UN adopts resolution for Sudan ceasefire before Ramadan

Reading Time: 4 minutes

The United Nations (UN) Security Council has voted unanimously to adopt a draft resolution calling for an immediate cessation of hostilities in Sudan, ahead of the Holy month of Ramadan, which begins on Sunday night.

The resolution calls for all parties to ensure the removal of any obstructions and enable unhindered humanitarian access, including cross-border and cross-line between the warring parties, the Sudan Armed Forces, and the paramilitary Rapid Support Forces, while encouraging peace efforts towards a political solution to the almost one year old civil war.

The latest UN figures point to 8.3 million people who have been forcibly displaced since mid-April 2023, including 1.7 million who have fled to neighbouring countries.

Fourteen in favour and a single abstention from Russia, with the penholder in Sudan, the United Kingdom, welcoming the adoption.

UK Deputy Permanent Representative Ambassador James Kariuki says, “With the adoption of this resolution, the Council has sent a strong and clear message to the Sudanese armed forces and rapid support forces to agree an immediate cessation of hostilities during the month of Ramadan. This follows the call of the Secretary-General and the African Union. We urge the Sudanese armed forces and rapid support forces to act on this united international call for peace and to silence the guns. We further urge dialogue.”

Russia questioned the intentions of the draft, pointing to what it views as the hypocrisy of western nations given the lack of a similar resolution on Gaza, but allowed the text to pass nonetheless.

Deputy Permanent Representative Anna Evstigneeva says, “We have no illusions as to the true intentions of Western countries. However, the double standards look particularly glaring given that those same countries are dragging out the adoption of a document on a ceasefire in the Gaza Strip, where a genuine massacre is taking place and over the past five months more than 30,000 people have died. The US time and again uses its veto plays for time and demands that we wait for some results from its direct diplomacy on the ground. Nothing of the sort is proposed for Sudan, although now is precisely when there is an opportunity to establish mediation efforts. Do you really think that this hypocrisy is not visible to everyone?”

Twenty-five million people—or half the country—will need humanitarian aid in 2024; over 17 million are estimated to already suffer high levels of acute food insecurity—10 million more than the same period a year ago. 70 to 80% of health facilities in conflict areas are not functional, while the humanitarian response plan for 2024, totaling $2.7 billion, remains only 4% funded, further compounding the crisis.

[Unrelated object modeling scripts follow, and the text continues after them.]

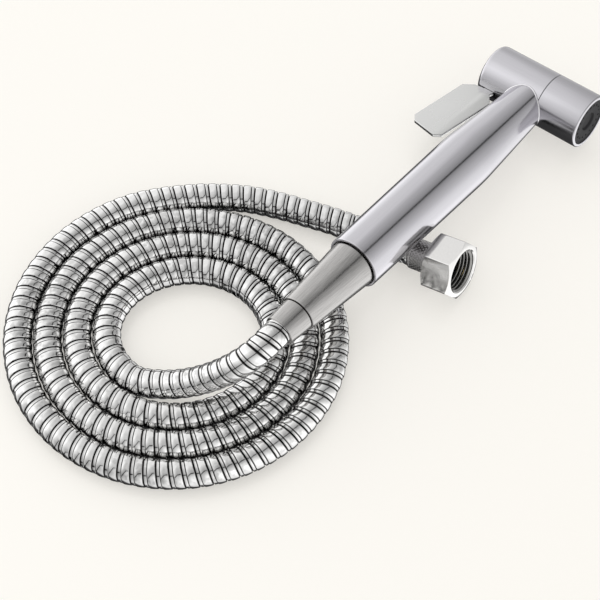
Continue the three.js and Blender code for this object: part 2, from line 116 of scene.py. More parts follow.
GAP = 0.3  # between neighbouring pieces
AXIS = 0.02  # a turned piece's innermost radius where it is solid
LEVER_THICKNESS = 2.0
LEVER_SLOT_HEIGHTS = (15.9, 24.2)
LEVER_SLOT_WIDTH = 2.4
LEVER_PIN_HEIGHT = 18.8
LEVER_NOSE_RADIUS = 1.35
PADDLE = {"x": -16.1, "y": 22.9, "length": 42.0, "half_width": 10.0, "splay": math.radians(9.0)}
PADDLE_NEAR_CHAMFER = 4.8
PADDLE_FAR_CHAMFER = 3.2

# ---- Hose, in metres ----
HOSE_DIAMETER = 0.014
RING_PITCH = 0.0058
HOSE_REST = 0.0071  # height of the hose's middle where it lies on the floor
INTO_FERRULE = 0.002
STRAIGHT_END = 0.005
COIL_MIDDLE = Vector((-0.147921, 0.042167, 0.0))
COIL_TURN = math.radians(48.707)  # the coil's oval is turned by this much
COIL_FROM, COIL_TO = 0.355, 3.75  # turns
COIL_PITCH = 0.0142
COIL_START = (0.0299, 0.0253)  # half axes of the oval at turn 0
POINTS_PER_TURN = 16
# Points listed from the coil's middle: from the handset down onto the coil, and from the coil to the nut.
LEAD_IN_ROUTE = [
    (0.0094, -0.0441, 0.0386),
    (0.0045, -0.0432, 0.0374),
    (-0.0001, -0.0413, 0.0347),
    (-0.0045, -0.0383, 0.0307),
    (-0.0090, -0.0342, 0.0258),
    (-0.0138, -0.0290, 0.0206),
    (-0.0193, -0.0221, 0.0153),
    (-0.0254, -0.0130, 0.0104),
]
TAIL_ROUTE = [
    (0.0770, 0.0304, 0.0071),
    (0.0856, 0.0143, 0.0071),
    (0.0916, 0.0000, 0.0071),
    (0.0956, -0.0097, 0.0071),
    (0.0989, -0.0190, 0.0071),
    (0.1024, -0.0295, 0.0071),
    (0.1049, -0.0395, 0.0071),
]

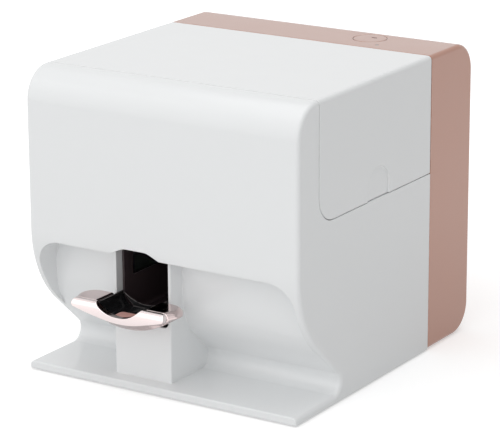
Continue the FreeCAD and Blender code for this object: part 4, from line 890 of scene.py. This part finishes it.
# %% Lamps
def soft_lamp(name, place, target, size, power):
    """Square area lamp at a place, aimed at a target."""
    data = bpy.data.lights.new(name, "AREA")
    data.shape = "SQUARE"
    data.size = size
    data.energy = power
    lamp = bpy.data.objects.new(name, data)
    lamp.location = place
    toward = Vector(target) - Vector(place)
    lamp.rotation_euler = toward.to_track_quat("-Z", "Y").to_euler()
    bpy.context.scene.collection.objects.link(lamp)
    print("lamp", name, size, "m across,", power, "W")


printer_middle = (0.0, 0.0, 0.1)
soft_lamp("key", (-1.05, -1.80, 0.85), printer_middle, size=2.8, power=13.0)
soft_lamp("overhead", (0.0, -0.1, 2.1), printer_middle, size=2.4, power=19.0)
soft_lamp("front", (0.75, -2.05, 0.45), printer_middle, size=2.8, power=17.5)

# %% [markdown]
# ## The camera
#
# The camera stands to the right of the slot, higher than the lid, and far away, so
# that the upright edges stay nearly parallel. A constraint could aim it, but its own
# three directions are worked out here from two angles and a slight tilt, which makes
# its matrix at once. It is placed by its distance from the middle of the printer.

# %% Camera
VIEW_TURN = math.radians(32.6)
VIEW_RISE = math.radians(16.45)
VIEW_TILT = math.radians(-0.30)
VIEW_DISTANCE = 1.7512
VIEW_TARGET = Vector((0.0, 0.0049, 0.0967))
LENS = 185.08
SENSOR = 36.0

back = Vector((math.sin(VIEW_TURN) * math.cos(VIEW_RISE),
               -math.cos(VIEW_TURN) * math.cos(VIEW_RISE), math.sin(VIEW_RISE)))
right = Vector((math.cos(VIEW_TURN), math.sin(VIEW_TURN), 0.0))
up = back.cross(right)
turned_right = math.cos(VIEW_TILT) * right + math.sin(VIEW_TILT) * up
turned_up = math.cos(VIEW_TILT) * up - math.sin(VIEW_TILT) * right
camera_data = bpy.data.cameras.new("camera")
camera_data.lens = LENS
camera_data.sensor_width = SENSOR
camera = bpy.data.objects.new("camera", camera_data)
pose = Matrix((turned_right, turned_up, back)).transposed().to_4x4()
pose.translation = VIEW_TARGET + back * VIEW_DISTANCE
camera.matrix_world = pose
bpy.context.scene.collection.objects.link(camera)
bpy.context.scene.camera = camera
bpy.context.scene.view_settings.view_transform = "Standard"
print("camera at", [round(x, 4) for x in camera.matrix_world.translation])
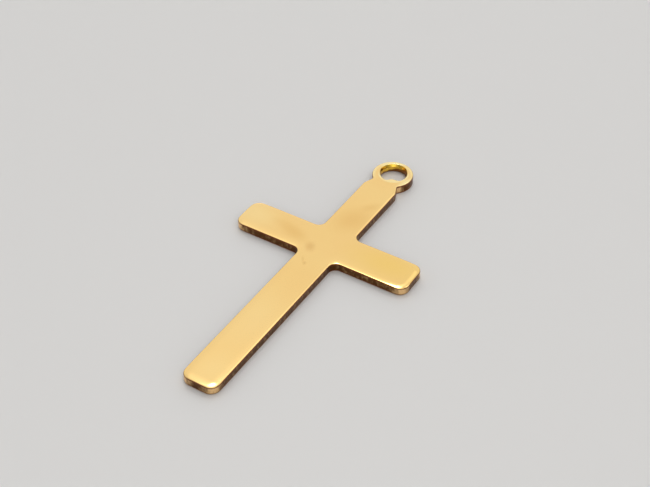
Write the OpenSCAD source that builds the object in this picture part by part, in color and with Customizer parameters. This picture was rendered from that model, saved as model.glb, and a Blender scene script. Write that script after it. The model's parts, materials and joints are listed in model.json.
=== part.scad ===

Ambassador Robert A. Wood for the United States says, “Addressing the dire humanitarian needs of all Sudanese requires unhindered cross-line and cross-border access from multiple points of entry to the most devastated areas of Sudan, where action is urgently needed to ensure lifesaving aid reaches Sudan’s most vulnerable. Failure by SAF authorities to rescind prohibitions on cross-border aid will cause unnecessary death and suffering among the Sudanese people. Both the SAF and RSF must facilitate unhindered humanitarian access to avert catastrophe and must adhere to their obligations under international humanitarian law. Preventing a famine and long term catastrophe will require both a cease fire and unhindered humanitarian access. We condemn in the strongest terms atrocities committed by both parties in Sudan.”

Algeria’s Ambassador, Amar Bendjama, delivered a statement on behalf of the three African members, including Mozambique, Sierra Leone, and Guyana.

“Today marks an important milestone that will pave the way toward a peaceful and stable Sudan through the adoption by the Security Council of this very resolution calling for a ceasefire during the holy month of Ramadan. This decisive action reflects a collective commitment to promoting peace and stability in the country during this sacred and spiritually significant period.”

Current estimates point to close to 15000 people who have been killed in the conflict to date.